The Army is also a huge user of social networking technology, connecting every platoon leader around the world online, creating case studies, promoting discussions online, outside of the regular chain of command. There was a later session on social networking in corporations, by Tsvi Gal of Deutsch Bank (and fellow New York CTO club member) and IBM. This is a big topic that I am really getting excited about.
Wednesday, May 9, 2007
We started the New York CTO club (Igor Shindel and I) because we saw that many CTOs did not have a good network to get advice from. My contacts in Silicon Valley all seemed to have good networks, having worked with Joe at Apple, or Mary at Sun, and therefore having folks from which they could seek subject-matter advice. So, we wondered if we could create a network via a CTO club. The first few monthly meetings were lame, but then something clicked at a meeting called "Vendor Intelligence" where we discussed different vendors we used and how and why. We extended this meeting into "Vendor Intelligence II" at our next monthly meeting, everyone got very into it. My own breakthrough moment was getting information about a vendor from three CTOs who had recently signed contracts, right as I was myself in contract negotiations.
The club is coming up on it's 7th year anniversary.
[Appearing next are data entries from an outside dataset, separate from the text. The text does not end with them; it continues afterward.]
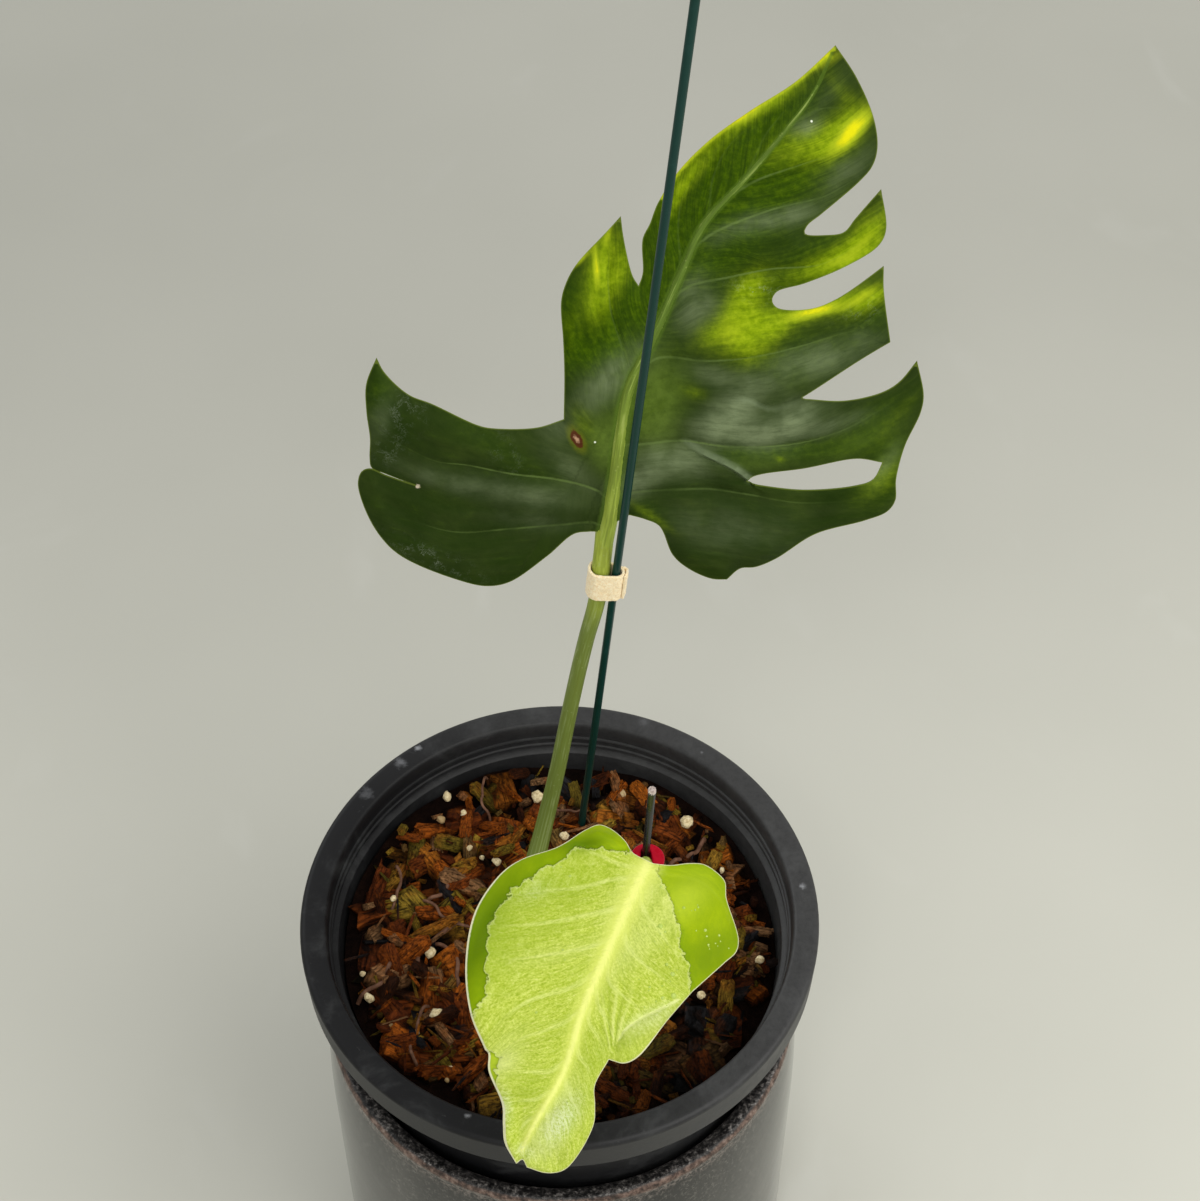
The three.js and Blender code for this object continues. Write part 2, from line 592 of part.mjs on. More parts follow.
// An outline round two circles that stand side by side, as a strap is pulled round two bars.
function roundTwo(a, radiusA, b, radiusB, steps) {
  const [dx, dy] = [b.x - a.x, b.y - a.y];
  const heading = Math.atan2(dy, dx);
  const spread = Math.acos((radiusA - radiusB) / Math.hypot(dx, dy));
  const points = [];
  for (let i = 0; i <= steps; i += 1) {
    const turn = heading + spread + (2 * Math.PI - 2 * spread) * i / steps;
    points.push(new THREE.Vector2(a.x + radiusA * Math.cos(turn), a.y + radiusA * Math.sin(turn)));
  }
  for (let i = 0; i <= steps; i += 1) {
    const turn = heading - spread + 2 * spread * i / steps;
    points.push(new THREE.Vector2(b.x + radiusB * Math.cos(turn), b.y + radiusB * Math.sin(turn)));
  }
  return points;
}

// Where a strap or clip goes round a stalk and the wire beside it: its origin lies on
// the stalk at that height, x points to the wire, and z runs between the two directions.
function besideWire(stalkPoints, foot, direction, height) {
  const stalk = new THREE.CatmullRomCurve3(stalkPoints, false, 'centripetal');
  const share = stalk.getPoints(600).findIndex((point) => point.z > height) / 600;
  const centre = stalk.getPoint(share);
  const wire = foot.clone().addScaledVector(direction, (height - foot.z) / direction.z);
  const axis = stalk.getTangent(share).add(direction).normalize();
  const across = wire.sub(centre);
  across.addScaledVector(axis, -across.dot(axis));
  const gap = across.length();
  across.normalize();
  const back = new THREE.Vector3().crossVectors(axis, across);
  const basis = new THREE.Matrix4().makeBasis(across, back, axis);
  const turn = new THREE.Quaternion().setFromRotationMatrix(basis);
  return { centre, axis, turn, wire: new THREE.Vector2(gap, 0) };
}

function placeBand(mesh, place, width) {
  mesh.quaternion.copy(place.turn);
  mesh.position.copy(place.centre).addScaledVector(place.axis, -width / 2);
  plant.add(mesh);
}

const onStalk = new THREE.Vector2(0, 0);
const [mainStalkRadius, newStalkRadius] = [mainRadii.at(-1), newRadii.at(-1)];

// Tie: a closed strap round the stalk and the stake, with its free end standing off on the right.
const tieWidth = 12;
const tieStrap = 0.8;
const tieRoom = 0.5;
const tieLevel = 121.4;
const tiePlace = besideWire(mainStalk, stakeFoot, stakeDirection, tieLevel);
const innerStalk = mainStalkRadius + tieRoom;
const innerStake = stakeDiameter / 2 + tieRoom;
const tieShape = new THREE.Shape(
  roundTwo(onStalk, innerStalk + tieStrap, tiePlace.wire, innerStake + tieStrap, 12));
tieShape.holes.push(new THREE.Path(roundTwo(onStalk, innerStalk, tiePlace.wire, innerStake, 12)));
const tieLoop = new THREE.ExtrudeGeometry(tieShape, { depth: tieWidth, bevelEnabled: false });
const tieRight = tiePlace.wire.x + innerStake + tieStrap;
const tieEnd = [[-0.7, -1.2], [0.6, -0.9], [1.5, 0.6], [1.6, 3.2], [0.8, 3.2], [0.7, 1], [-0.4, -0.1]];
const tieEndShape = new THREE.Shape(tieEnd.map(([x, y]) => new THREE.Vector2(tieRight + x, y)));
const tieFlap = new THREE.ExtrudeGeometry(tieEndShape, { depth: tieWidth, bevelEnabled: false });
const tieSolid = toSolid(tieLoop).add(toSolid(tieFlap));
placeBand(namedMesh('tie_band', toGeometry(tieSolid), finish(0xf2dfa6, 0.95)), tiePlace, tieWidth);

// Clip: a thick ring round the young leaf's stalk and the short rod.
const clipRadius = 5.6;
const clipHeight = 6;
const clipRoom = 0.5;
const clipLevel = 59;
const clipShift = -0.5;              // its outside is off centre, to the viewer's right
const clipPlace = besideWire(newStalk, rodFoot, rodDirection, clipLevel);
const clipShape = new THREE.Shape();
clipShape.absarc(clipPlace.wire.x / 2, clipShift, clipRadius, 0, 2 * Math.PI);
clipShape.holes.push(new THREE.Path(
  roundTwo(onStalk, newStalkRadius + clipRoom, clipPlace.wire, rodDiameter / 2 + clipRoom, 8)));
const clipGeometry = new THREE.ExtrudeGeometry(
  clipShape, { depth: clipHeight, bevelEnabled: false, curveSegments: 12 });
placeBand(namedMesh('ring_clip', clipGeometry, finish(0xb8002a, 0.35)), clipPlace, clipHeight);

export default part;
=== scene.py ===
# %% [markdown]
# # A potted monstera, dressed for its portrait
# The measured model of this plant is already made: two pots, bark, two stalks with their leaves,
# and the wires that hold them up. This lesson gives each of those pieces its fine shape and its
# finish. We start by loading the measured pieces, because everything that follows is built on them.
# Blender works in metres here, so lengths are written in millimetres and multiplied by MM.

# %% Load the measured pieces
import math
import random

import bpy
import numpy as np
from mathutils import Matrix, Vector, noise
from mathutils.geometry import delaunay_2d_cdt


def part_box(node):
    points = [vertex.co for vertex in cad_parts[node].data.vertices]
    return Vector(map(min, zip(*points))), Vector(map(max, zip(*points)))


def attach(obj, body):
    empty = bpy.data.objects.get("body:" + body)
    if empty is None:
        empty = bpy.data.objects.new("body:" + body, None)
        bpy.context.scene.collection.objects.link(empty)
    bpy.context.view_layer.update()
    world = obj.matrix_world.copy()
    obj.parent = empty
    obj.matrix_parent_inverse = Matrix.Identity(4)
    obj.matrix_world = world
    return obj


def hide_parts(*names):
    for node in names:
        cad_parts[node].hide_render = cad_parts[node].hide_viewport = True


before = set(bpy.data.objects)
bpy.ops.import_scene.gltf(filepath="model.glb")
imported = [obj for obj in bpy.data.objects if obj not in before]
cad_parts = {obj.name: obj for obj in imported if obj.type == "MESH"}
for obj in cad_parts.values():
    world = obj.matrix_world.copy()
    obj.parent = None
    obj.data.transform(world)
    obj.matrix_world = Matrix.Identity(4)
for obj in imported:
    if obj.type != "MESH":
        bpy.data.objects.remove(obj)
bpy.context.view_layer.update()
MM = 0.001
RIM_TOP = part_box("nursery_pot")[1].z / MM
print("pieces:", ", ".join(sorted(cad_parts)))
print(f"the rim of the grower's pot is {RIM_TOP:.1f} mm above the table")

# %% [markdown]
# ## The camera
# The photographer stood in front of the pot and looked down on it at about fifty degrees. A long
# lens keeps the pot from spreading at the bottom of the picture. The angle and place below were
# worked out from the ellipse of the pot's rim, so the model lands where the photograph has it.

# %% Set up the camera
LENS_MM = 74.94
LOOK_DOWN = math.radians(50.83)
camera_place = Vector((13.99, -464.02, 740.64 + RIM_TOP)) * MM

bpy.ops.object.camera_add(location=camera_place, rotation=(math.pi / 2 - LOOK_DOWN, 0, 0))
camera = bpy.context.object
camera.name = "portrait_camera"
camera.data.lens = LENS_MM
camera.data.clip_start = 0.05
bpy.context.scene.camera = camera
print("camera at", tuple(round(v, 3) for v in camera_place))

# %% [markdown]
# ## Table and light
# The plant stands on a plain warm grey table that also fills the background. The light is that of
# a bright room: one big soft window high up in front on the right, a weaker one behind on the left,
# a pale card in front, a small ceiling lamp that gives waxy places their glint, and a grey
# surrounding that fills the shadows. Large lamps are used because small ones would throw hard
# shadows that the photograph doesn't have. The standard view transform keeps greens as they are.

# %% Lay the table
TABLE_METRES = 9


def deselect():
    """Leaves edit mode and lets go of everything, so that the next operator acts on its own piece."""
    if bpy.context.object and bpy.context.object.mode != "OBJECT":
        bpy.ops.object.mode_set(mode="OBJECT")
    bpy.ops.object.select_all(action="DESELECT")


deselect()
bpy.ops.mesh.primitive_plane_add(size=TABLE_METRES)
table = bpy.context.object
table.name = "table"

# %% Hang the lamps
PLANT_MIDDLE = Vector((0, 0, 0.3))
# where each lamp hangs and how wide it is in metres, its power in watts and its colour
LAMPS = {"window": ((1.3, -0.7, 1.9), 2, 30, (1, 0.985, 0.95)),
         "back_window": ((-1.2, 1.3, 1.3), 1, 7, (0.95, 0.98, 1)),
         "front_card": ((-0.3, -1.9, 0.9), 1, 5, (1, 0.99, 0.96)),
         "ceiling_lamp": ((-0.25, -1.15, 2), 0.22, 3.5, (1, 0.99, 0.97))}

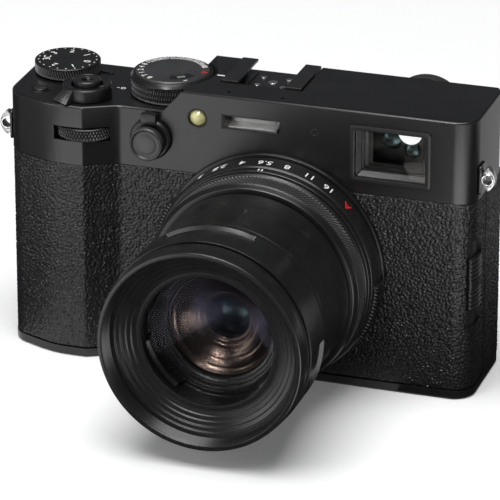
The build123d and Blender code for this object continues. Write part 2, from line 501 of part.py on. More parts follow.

We've had some great speakers (including this morning's, Michael Miller, who was Editor-in-Chief of PC Magazine for nearly 15 years), but what really makes the club is the comraderie between the members. The New York CTO club works because it's a community of CTOs (or similar position) who help and argue with each other about technology and business. The advice is just spectacular, and cannot be beaten. It also helps that we have the same location and time for breakfast every month, we meet early so everyone can get to their jobs by 10am. We share a Yahoo Group for emails, although a number of conversations go off-line after inital connection. We are close to 70 members strong now.
I can safely say that I would not be half the CTO I am today without the experiences and advice I've gotten from the New York CTO club.